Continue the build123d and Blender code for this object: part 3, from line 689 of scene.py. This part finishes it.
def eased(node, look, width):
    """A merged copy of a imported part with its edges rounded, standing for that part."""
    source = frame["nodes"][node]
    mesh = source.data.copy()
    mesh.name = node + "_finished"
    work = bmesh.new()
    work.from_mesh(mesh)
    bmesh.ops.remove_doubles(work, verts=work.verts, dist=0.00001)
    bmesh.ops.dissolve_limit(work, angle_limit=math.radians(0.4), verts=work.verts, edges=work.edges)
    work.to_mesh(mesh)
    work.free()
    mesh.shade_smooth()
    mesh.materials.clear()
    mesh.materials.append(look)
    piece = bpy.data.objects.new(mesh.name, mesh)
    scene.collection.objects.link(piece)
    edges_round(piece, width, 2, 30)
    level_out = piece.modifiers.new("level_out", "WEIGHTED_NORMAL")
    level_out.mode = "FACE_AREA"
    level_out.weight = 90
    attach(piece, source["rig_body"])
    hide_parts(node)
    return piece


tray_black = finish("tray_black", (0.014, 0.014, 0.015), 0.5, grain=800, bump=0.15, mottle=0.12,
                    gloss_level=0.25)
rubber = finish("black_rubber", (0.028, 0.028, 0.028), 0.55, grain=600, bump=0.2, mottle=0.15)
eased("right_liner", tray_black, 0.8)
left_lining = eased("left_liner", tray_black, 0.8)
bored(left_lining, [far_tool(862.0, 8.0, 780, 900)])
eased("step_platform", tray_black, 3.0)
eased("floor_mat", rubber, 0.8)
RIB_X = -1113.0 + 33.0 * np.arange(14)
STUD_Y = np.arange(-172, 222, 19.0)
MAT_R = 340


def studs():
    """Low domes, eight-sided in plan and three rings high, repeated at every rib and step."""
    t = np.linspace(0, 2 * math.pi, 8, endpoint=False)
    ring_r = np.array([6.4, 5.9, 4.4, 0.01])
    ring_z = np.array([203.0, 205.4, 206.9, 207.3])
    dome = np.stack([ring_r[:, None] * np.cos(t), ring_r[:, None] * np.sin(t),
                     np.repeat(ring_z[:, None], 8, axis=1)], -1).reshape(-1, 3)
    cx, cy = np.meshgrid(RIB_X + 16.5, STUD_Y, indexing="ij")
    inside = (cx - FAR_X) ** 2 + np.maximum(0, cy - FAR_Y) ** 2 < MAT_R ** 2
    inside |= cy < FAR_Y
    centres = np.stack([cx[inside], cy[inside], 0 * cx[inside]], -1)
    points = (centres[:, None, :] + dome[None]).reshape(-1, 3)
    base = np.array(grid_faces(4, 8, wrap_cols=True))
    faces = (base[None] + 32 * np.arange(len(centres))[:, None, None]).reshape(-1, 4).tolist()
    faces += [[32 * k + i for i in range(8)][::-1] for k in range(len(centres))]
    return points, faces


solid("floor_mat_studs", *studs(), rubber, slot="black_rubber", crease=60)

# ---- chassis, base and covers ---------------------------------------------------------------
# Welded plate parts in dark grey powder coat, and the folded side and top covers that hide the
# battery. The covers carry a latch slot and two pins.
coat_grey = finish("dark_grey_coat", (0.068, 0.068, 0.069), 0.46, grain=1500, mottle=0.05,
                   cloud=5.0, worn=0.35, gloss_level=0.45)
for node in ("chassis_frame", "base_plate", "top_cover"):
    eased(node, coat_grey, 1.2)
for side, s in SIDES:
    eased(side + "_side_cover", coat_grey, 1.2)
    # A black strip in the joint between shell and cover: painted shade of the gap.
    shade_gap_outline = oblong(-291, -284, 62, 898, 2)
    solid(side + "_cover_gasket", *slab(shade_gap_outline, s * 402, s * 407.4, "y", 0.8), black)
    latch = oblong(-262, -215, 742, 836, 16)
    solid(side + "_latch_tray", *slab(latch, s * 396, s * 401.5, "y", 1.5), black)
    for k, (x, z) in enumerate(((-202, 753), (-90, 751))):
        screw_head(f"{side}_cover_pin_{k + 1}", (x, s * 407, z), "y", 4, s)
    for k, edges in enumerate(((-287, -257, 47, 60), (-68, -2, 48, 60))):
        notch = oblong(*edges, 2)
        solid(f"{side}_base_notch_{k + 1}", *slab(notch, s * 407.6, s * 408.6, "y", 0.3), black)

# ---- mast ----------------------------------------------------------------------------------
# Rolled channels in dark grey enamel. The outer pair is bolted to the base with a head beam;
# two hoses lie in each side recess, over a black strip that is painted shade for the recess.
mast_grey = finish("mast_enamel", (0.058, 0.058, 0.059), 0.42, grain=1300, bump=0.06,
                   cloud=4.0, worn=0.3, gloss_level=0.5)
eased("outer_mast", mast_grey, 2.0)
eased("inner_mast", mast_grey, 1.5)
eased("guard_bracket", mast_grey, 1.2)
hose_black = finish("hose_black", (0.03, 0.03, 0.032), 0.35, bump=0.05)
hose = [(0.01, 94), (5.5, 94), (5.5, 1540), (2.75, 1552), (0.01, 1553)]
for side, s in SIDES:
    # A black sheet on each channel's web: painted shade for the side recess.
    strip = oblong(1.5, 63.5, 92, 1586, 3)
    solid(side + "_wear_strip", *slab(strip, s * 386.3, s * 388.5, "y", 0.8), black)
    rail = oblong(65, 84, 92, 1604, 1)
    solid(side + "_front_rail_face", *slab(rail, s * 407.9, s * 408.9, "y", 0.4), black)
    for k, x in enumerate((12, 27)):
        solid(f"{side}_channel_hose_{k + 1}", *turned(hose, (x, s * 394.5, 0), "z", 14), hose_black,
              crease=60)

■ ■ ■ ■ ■

THE TASK.
Write every line of the material above again, exactly.

SOLUTION TO THIS EXERCISE.
Continue the build123d and Blender code for this object: part 3, from line 689 of scene.py. This part finishes it.
def eased(node, look, width):
    """A merged copy of a imported part with its edges rounded, standing for that part."""
    source = frame["nodes"][node]
    mesh = source.data.copy()
    mesh.name = node + "_finished"
    work = bmesh.new()
    work.from_mesh(mesh)
    bmesh.ops.remove_doubles(work, verts=work.verts, dist=0.00001)
    bmesh.ops.dissolve_limit(work, angle_limit=math.radians(0.4), verts=work.verts, edges=work.edges)
    work.to_mesh(mesh)
    work.free()
    mesh.shade_smooth()
    mesh.materials.clear()
    mesh.materials.append(look)
    piece = bpy.data.objects.new(mesh.name, mesh)
    scene.collection.objects.link(piece)
    edges_round(piece, width, 2, 30)
    level_out = piece.modifiers.new("level_out", "WEIGHTED_NORMAL")
    level_out.mode = "FACE_AREA"
    level_out.weight = 90
    attach(piece, source["rig_body"])
    hide_parts(node)
    return piece


tray_black = finish("tray_black", (0.014, 0.014, 0.015), 0.5, grain=800, bump=0.15, mottle=0.12,
                    gloss_level=0.25)
rubber = finish("black_rubber", (0.028, 0.028, 0.028), 0.55, grain=600, bump=0.2, mottle=0.15)
eased("right_liner", tray_black, 0.8)
left_lining = eased("left_liner", tray_black, 0.8)
bored(left_lining, [far_tool(862.0, 8.0, 780, 900)])
eased("step_platform", tray_black, 3.0)
eased("floor_mat", rubber, 0.8)
RIB_X = -1113.0 + 33.0 * np.arange(14)
STUD_Y = np.arange(-172, 222, 19.0)
MAT_R = 340


def studs():
    """Low domes, eight-sided in plan and three rings high, repeated at every rib and step."""
    t = np.linspace(0, 2 * math.pi, 8, endpoint=False)
    ring_r = np.array([6.4, 5.9, 4.4, 0.01])
    ring_z = np.array([203.0, 205.4, 206.9, 207.3])
    dome = np.stack([ring_r[:, None] * np.cos(t), ring_r[:, None] * np.sin(t),
                     np.repeat(ring_z[:, None], 8, axis=1)], -1).reshape(-1, 3)
    cx, cy = np.meshgrid(RIB_X + 16.5, STUD_Y, indexing="ij")
    inside = (cx - FAR_X) ** 2 + np.maximum(0, cy - FAR_Y) ** 2 < MAT_R ** 2
    inside |= cy < FAR_Y
    centres = np.stack([cx[inside], cy[inside], 0 * cx[inside]], -1)
    points = (centres[:, None, :] + dome[None]).reshape(-1, 3)
    base = np.array(grid_faces(4, 8, wrap_cols=True))
    faces = (base[None] + 32 * np.arange(len(centres))[:, None, None]).reshape(-1, 4).tolist()
    faces += [[32 * k + i for i in range(8)][::-1] for k in range(len(centres))]
    return points, faces


solid("floor_mat_studs", *studs(), rubber, slot="black_rubber", crease=60)

# ---- chassis, base and covers ---------------------------------------------------------------
# Welded plate parts in dark grey powder coat, and the folded side and top covers that hide the
# battery. The covers carry a latch slot and two pins.
coat_grey = finish("dark_grey_coat", (0.068, 0.068, 0.069), 0.46, grain=1500, mottle=0.05,
                   cloud=5.0, worn=0.35, gloss_level=0.45)
for node in ("chassis_frame", "base_plate", "top_cover"):
    eased(node, coat_grey, 1.2)
for side, s in SIDES:
    eased(side + "_side_cover", coat_grey, 1.2)
    # A black strip in the joint between shell and cover: painted shade of the gap.
    shade_gap_outline = oblong(-291, -284, 62, 898, 2)
    solid(side + "_cover_gasket", *slab(shade_gap_outline, s * 402, s * 407.4, "y", 0.8), black)
    latch = oblong(-262, -215, 742, 836, 16)
    solid(side + "_latch_tray", *slab(latch, s * 396, s * 401.5, "y", 1.5), black)
    for k, (x, z) in enumerate(((-202, 753), (-90, 751))):
        screw_head(f"{side}_cover_pin_{k + 1}", (x, s * 407, z), "y", 4, s)
    for k, edges in enumerate(((-287, -257, 47, 60), (-68, -2, 48, 60))):
        notch = oblong(*edges, 2)
        solid(f"{side}_base_notch_{k + 1}", *slab(notch, s * 407.6, s * 408.6, "y", 0.3), black)

# ---- mast ----------------------------------------------------------------------------------
# Rolled channels in dark grey enamel. The outer pair is bolted to the base with a head beam;
# two hoses lie in each side recess, over a black strip that is painted shade for the recess.
mast_grey = finish("mast_enamel", (0.058, 0.058, 0.059), 0.42, grain=1300, bump=0.06,
                   cloud=4.0, worn=0.3, gloss_level=0.5)
eased("outer_mast", mast_grey, 2.0)
eased("inner_mast", mast_grey, 1.5)
eased("guard_bracket", mast_grey, 1.2)
hose_black = finish("hose_black", (0.03, 0.03, 0.032), 0.35, bump=0.05)
hose = [(0.01, 94), (5.5, 94), (5.5, 1540), (2.75, 1552), (0.01, 1553)]
for side, s in SIDES:
    # A black sheet on each channel's web: painted shade for the side recess.
    strip = oblong(1.5, 63.5, 92, 1586, 3)
    solid(side + "_wear_strip", *slab(strip, s * 386.3, s * 388.5, "y", 0.8), black)
    rail = oblong(65, 84, 92, 1604, 1)
    solid(side + "_front_rail_face", *slab(rail, s * 407.9, s * 408.9, "y", 0.4), black)
    for k, x in enumerate((12, 27)):
        solid(f"{side}_channel_hose_{k + 1}", *turned(hose, (x, s * 394.5, 0), "z", 14), hose_black,
              crease=60)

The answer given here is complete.